En matière fiscale, la tâche reste immense. En dépit d'évolutions intéressantes, comme la proposition de modification de la directive fiscale communautaire sur les fusions qui date de 1990 déjà, l'idée d'un régime fiscal consolidé au plan européen est défendue par tous, sans qu'aucun État n'accepte les remises en cause nécessaires. S'il est vrai qu'il est plus difficile de prendre de telles décisions en période de restriction budgétaire, aucun État membre, et la France en particulier, ne doit perdre de vue qu'une société européenne peut s'immatriculer dans un autre État, comme l'Irlande, le Luxembourg, les Pays-Bas ou le Danemark, où le régime fiscal est aujourd'hui beaucoup plus intéressant pour les entreprises.

Face à l'absence de projet concret en matière d'harmonisation fiscale, l'immobilisme constitue une menace. Il conviendrait plutôt de continuer, au plan communautaire, à travailler dans le sens d'une harmonisation incontournable de la fiscalité, gage de sécurité pour l'économie et les entreprises européennes, et en parallèle, au plan national, à adapter la législation fiscale pour maintenir une certaine attractivité.

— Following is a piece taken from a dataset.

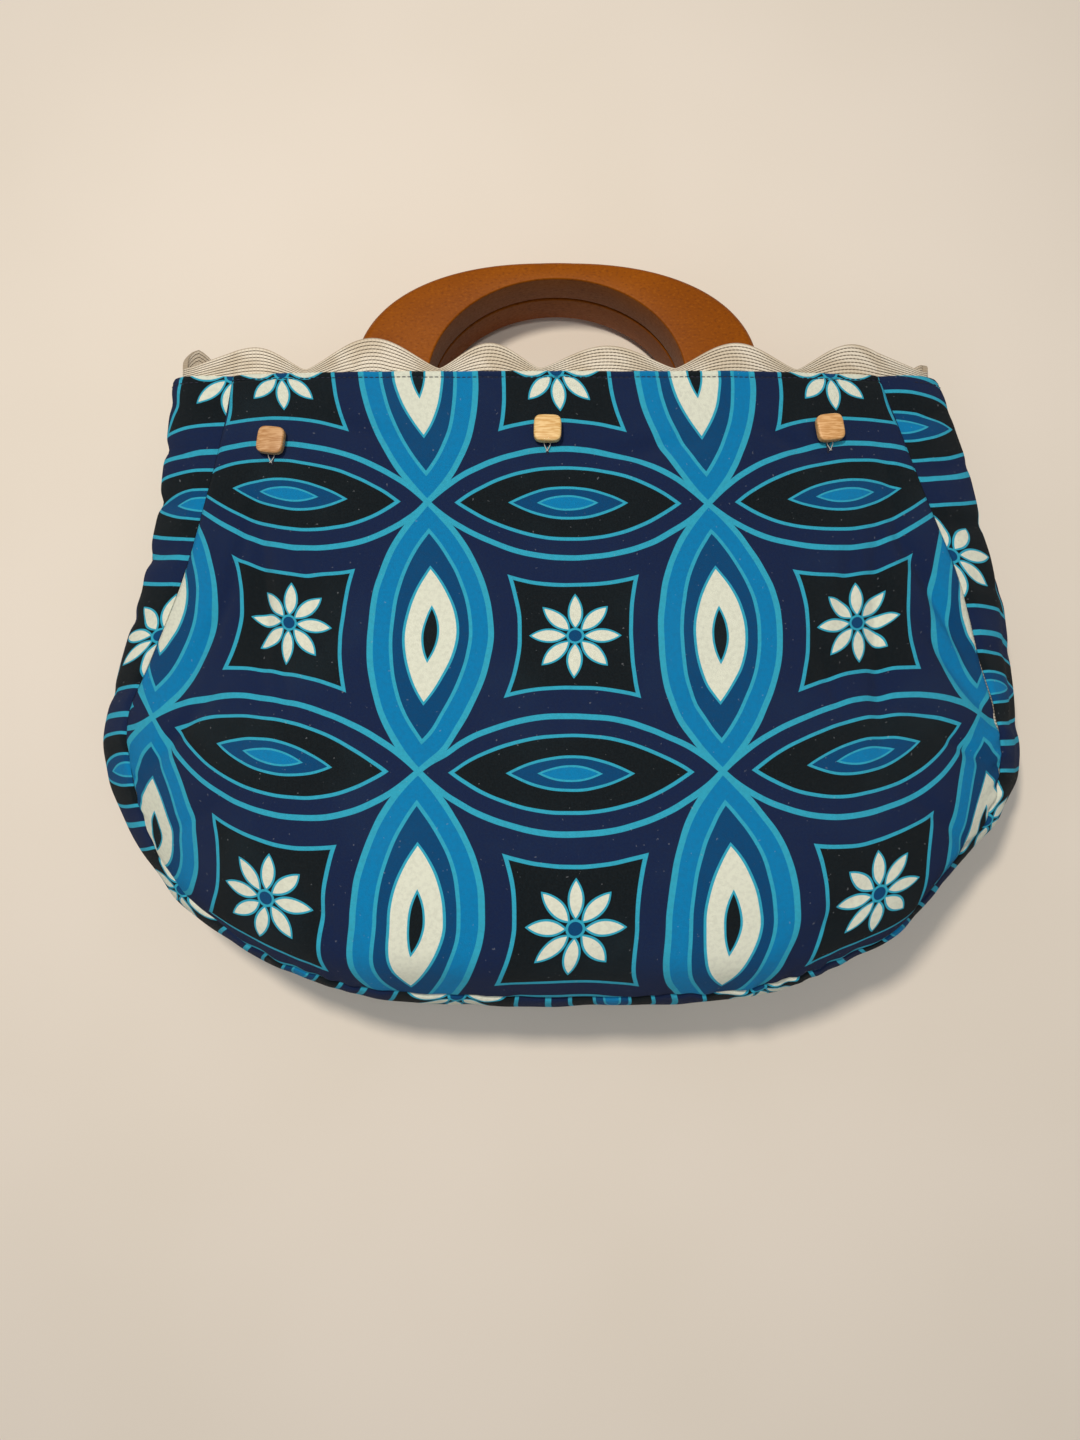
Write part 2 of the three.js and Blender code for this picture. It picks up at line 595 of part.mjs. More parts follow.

La présidence française qui s'annonce est une opportunité à saisir.

Parce qu'en réalité le texte proposé ne constitue que le pendant d'un phénomène de concentration des entreprises à l'échelle européenne sans la contrepartie fiscale qu'il suggère de mettre en place parallèlement, le groupe SRC s'abstiendra lors du vote sur ce texte. (Applaudissements sur les bancs du groupe socialiste, radical, citoyen et divers gauche.)